▶ _INSTRUCTION_: Return the lines from the one that contains "Model this object" through the one that contains "on its side.", both included, exactly as written and with nothing added.
─── INFORMATION PROVIDED ───
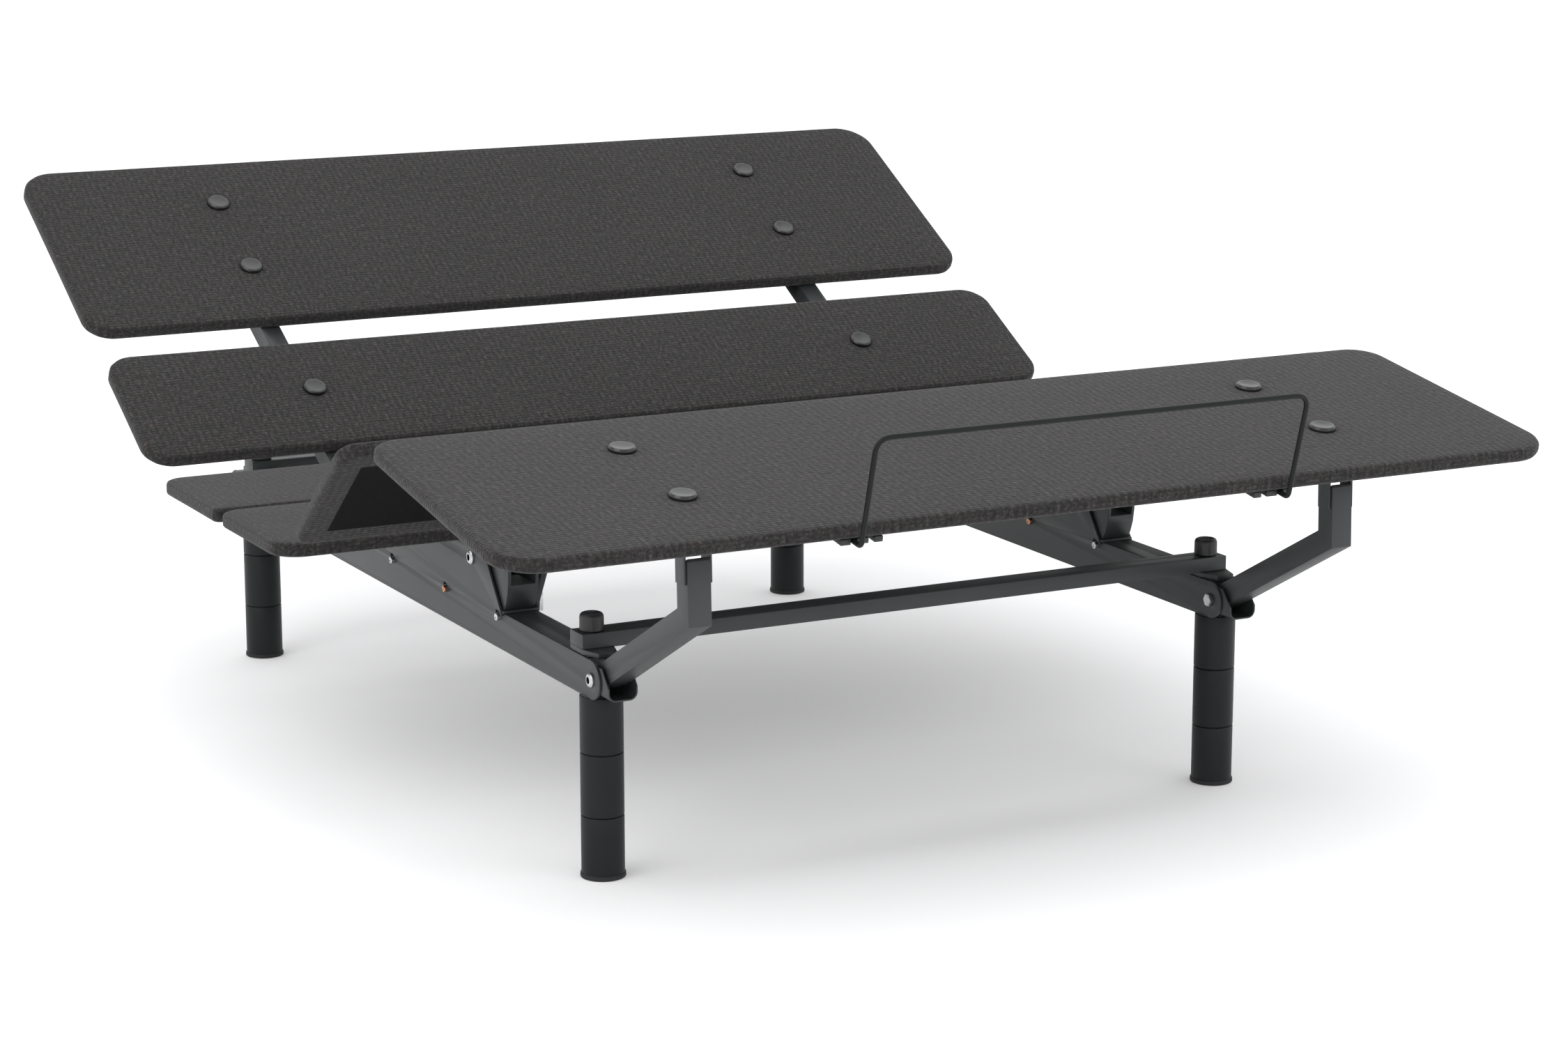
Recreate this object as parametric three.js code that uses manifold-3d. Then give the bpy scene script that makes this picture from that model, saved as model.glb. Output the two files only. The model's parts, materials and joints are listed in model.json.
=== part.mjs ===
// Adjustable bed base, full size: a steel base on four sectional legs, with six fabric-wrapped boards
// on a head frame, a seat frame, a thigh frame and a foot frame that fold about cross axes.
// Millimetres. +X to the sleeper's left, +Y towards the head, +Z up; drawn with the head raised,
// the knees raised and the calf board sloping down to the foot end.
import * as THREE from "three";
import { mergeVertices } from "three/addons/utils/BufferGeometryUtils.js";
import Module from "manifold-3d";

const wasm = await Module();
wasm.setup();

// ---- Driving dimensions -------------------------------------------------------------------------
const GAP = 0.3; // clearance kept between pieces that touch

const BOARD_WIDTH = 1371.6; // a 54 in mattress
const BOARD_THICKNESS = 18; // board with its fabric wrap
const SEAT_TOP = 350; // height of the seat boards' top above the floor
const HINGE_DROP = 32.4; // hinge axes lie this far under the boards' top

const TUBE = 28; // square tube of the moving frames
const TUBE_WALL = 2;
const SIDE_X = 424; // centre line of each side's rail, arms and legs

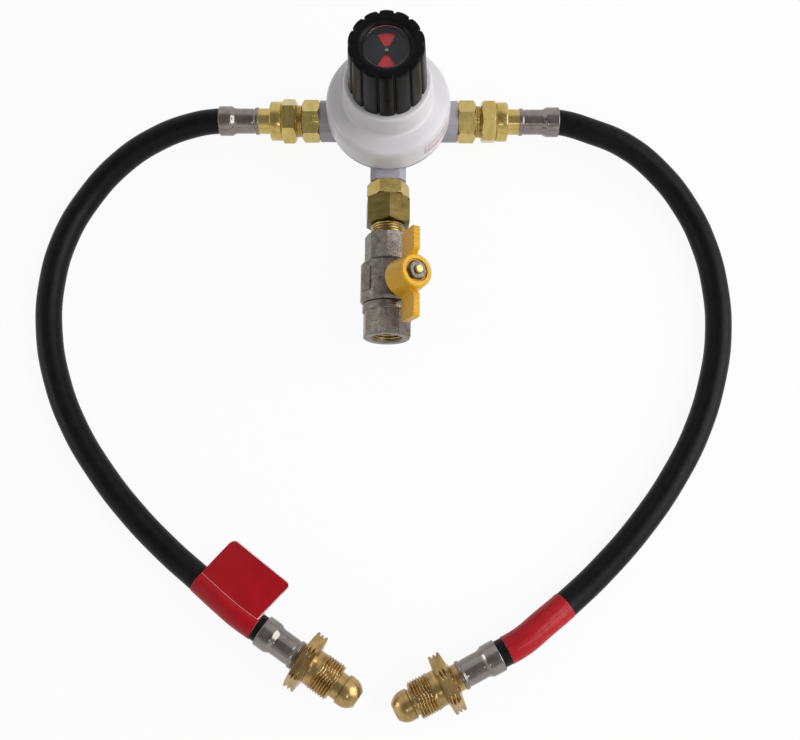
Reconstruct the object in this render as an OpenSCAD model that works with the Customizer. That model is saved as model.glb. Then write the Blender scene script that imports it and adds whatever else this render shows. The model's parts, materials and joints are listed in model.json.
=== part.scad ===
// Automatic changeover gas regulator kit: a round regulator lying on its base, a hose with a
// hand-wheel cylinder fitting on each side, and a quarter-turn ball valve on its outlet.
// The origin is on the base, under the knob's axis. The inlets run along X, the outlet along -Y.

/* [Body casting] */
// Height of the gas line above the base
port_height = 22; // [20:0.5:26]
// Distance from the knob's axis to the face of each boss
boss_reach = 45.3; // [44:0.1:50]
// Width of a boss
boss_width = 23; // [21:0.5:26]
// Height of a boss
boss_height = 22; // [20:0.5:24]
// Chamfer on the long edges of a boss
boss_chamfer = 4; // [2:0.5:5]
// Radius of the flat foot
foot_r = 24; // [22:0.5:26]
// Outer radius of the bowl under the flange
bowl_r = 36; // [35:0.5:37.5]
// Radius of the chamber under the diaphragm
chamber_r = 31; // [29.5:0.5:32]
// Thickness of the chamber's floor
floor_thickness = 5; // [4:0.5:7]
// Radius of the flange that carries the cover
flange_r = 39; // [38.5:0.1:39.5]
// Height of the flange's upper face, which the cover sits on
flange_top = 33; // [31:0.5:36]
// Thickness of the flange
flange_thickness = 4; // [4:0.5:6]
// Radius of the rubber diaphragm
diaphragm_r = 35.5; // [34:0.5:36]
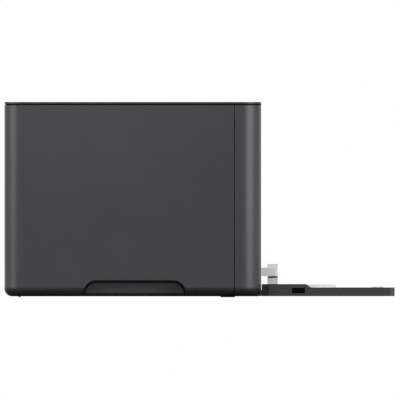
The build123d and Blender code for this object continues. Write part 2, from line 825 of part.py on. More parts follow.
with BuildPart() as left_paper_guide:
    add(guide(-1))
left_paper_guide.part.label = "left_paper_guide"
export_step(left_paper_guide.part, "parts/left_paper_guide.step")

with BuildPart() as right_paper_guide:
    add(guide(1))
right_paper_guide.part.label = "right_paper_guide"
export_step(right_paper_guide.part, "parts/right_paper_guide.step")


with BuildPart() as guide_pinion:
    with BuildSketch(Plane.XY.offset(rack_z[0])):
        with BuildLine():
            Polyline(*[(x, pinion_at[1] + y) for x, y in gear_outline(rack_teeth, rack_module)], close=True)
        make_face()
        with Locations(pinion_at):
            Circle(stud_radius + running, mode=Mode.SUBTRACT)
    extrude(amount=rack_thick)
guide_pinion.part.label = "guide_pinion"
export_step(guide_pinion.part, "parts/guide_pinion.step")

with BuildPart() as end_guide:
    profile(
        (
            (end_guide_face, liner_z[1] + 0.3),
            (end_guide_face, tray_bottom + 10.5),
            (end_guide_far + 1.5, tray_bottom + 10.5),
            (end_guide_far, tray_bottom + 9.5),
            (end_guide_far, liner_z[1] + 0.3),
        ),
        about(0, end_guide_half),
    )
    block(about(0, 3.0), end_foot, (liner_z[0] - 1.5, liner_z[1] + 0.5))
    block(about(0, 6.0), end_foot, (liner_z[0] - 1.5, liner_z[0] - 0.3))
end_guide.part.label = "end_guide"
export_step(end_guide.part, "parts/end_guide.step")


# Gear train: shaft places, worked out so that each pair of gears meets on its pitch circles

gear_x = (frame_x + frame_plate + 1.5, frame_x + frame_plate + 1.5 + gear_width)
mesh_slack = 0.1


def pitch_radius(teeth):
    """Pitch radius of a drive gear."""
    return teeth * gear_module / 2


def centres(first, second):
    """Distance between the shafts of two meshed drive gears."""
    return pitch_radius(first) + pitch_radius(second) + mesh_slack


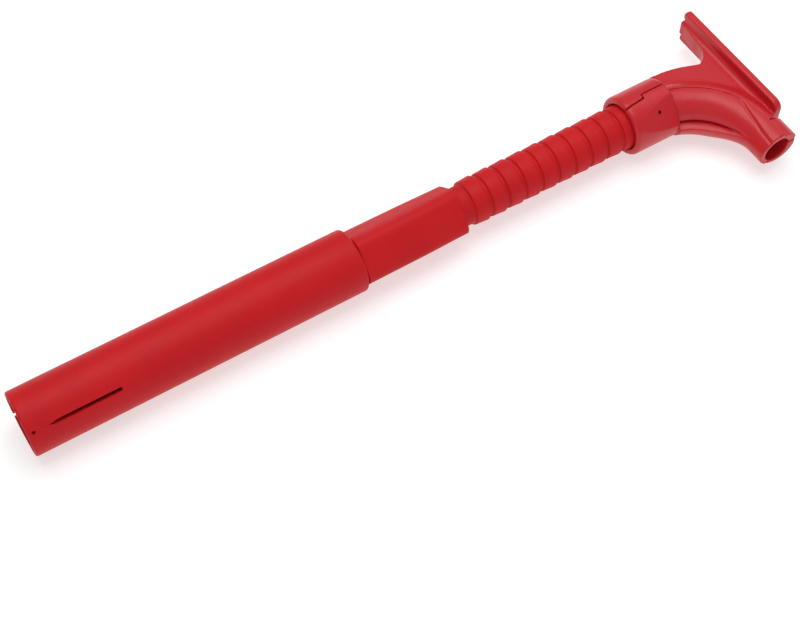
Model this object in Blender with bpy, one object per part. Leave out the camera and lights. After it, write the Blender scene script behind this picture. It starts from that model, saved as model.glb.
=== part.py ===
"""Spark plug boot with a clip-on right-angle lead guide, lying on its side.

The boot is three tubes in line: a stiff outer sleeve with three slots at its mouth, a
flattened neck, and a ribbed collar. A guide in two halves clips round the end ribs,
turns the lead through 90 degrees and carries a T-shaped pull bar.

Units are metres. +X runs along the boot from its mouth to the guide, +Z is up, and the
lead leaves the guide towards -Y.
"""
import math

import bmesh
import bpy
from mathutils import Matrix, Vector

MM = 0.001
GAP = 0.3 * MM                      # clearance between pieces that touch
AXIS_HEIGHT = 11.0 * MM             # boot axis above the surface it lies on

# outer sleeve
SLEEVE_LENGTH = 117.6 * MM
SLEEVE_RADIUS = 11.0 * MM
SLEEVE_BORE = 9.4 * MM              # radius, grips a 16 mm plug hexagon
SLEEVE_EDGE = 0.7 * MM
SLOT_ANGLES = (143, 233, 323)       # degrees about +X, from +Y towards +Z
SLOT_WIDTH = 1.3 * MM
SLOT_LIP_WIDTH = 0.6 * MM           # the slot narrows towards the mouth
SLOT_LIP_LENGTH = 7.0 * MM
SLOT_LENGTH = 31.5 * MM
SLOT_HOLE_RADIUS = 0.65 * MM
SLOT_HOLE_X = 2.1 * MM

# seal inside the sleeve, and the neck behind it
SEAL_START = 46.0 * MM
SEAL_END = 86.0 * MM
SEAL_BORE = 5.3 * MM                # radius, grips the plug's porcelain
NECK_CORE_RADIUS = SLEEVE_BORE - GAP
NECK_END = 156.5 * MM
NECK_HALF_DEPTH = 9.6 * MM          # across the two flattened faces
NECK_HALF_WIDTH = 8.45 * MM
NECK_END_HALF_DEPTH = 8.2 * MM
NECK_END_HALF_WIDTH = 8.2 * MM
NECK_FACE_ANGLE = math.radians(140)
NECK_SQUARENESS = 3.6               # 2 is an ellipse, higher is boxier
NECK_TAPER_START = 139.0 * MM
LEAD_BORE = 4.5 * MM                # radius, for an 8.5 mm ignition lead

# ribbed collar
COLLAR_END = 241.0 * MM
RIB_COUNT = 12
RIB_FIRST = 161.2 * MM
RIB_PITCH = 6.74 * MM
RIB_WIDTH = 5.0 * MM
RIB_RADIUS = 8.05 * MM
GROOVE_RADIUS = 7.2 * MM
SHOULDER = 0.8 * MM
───
▶ _ANSWER BELOW_:
Model this object in Blender with bpy, one object per part. Leave out the camera and lights. After it, write the Blender scene script behind this picture. It starts from that model, saved as model.glb.
=== part.py ===
"""Spark plug boot with a clip-on right-angle lead guide, lying on its side.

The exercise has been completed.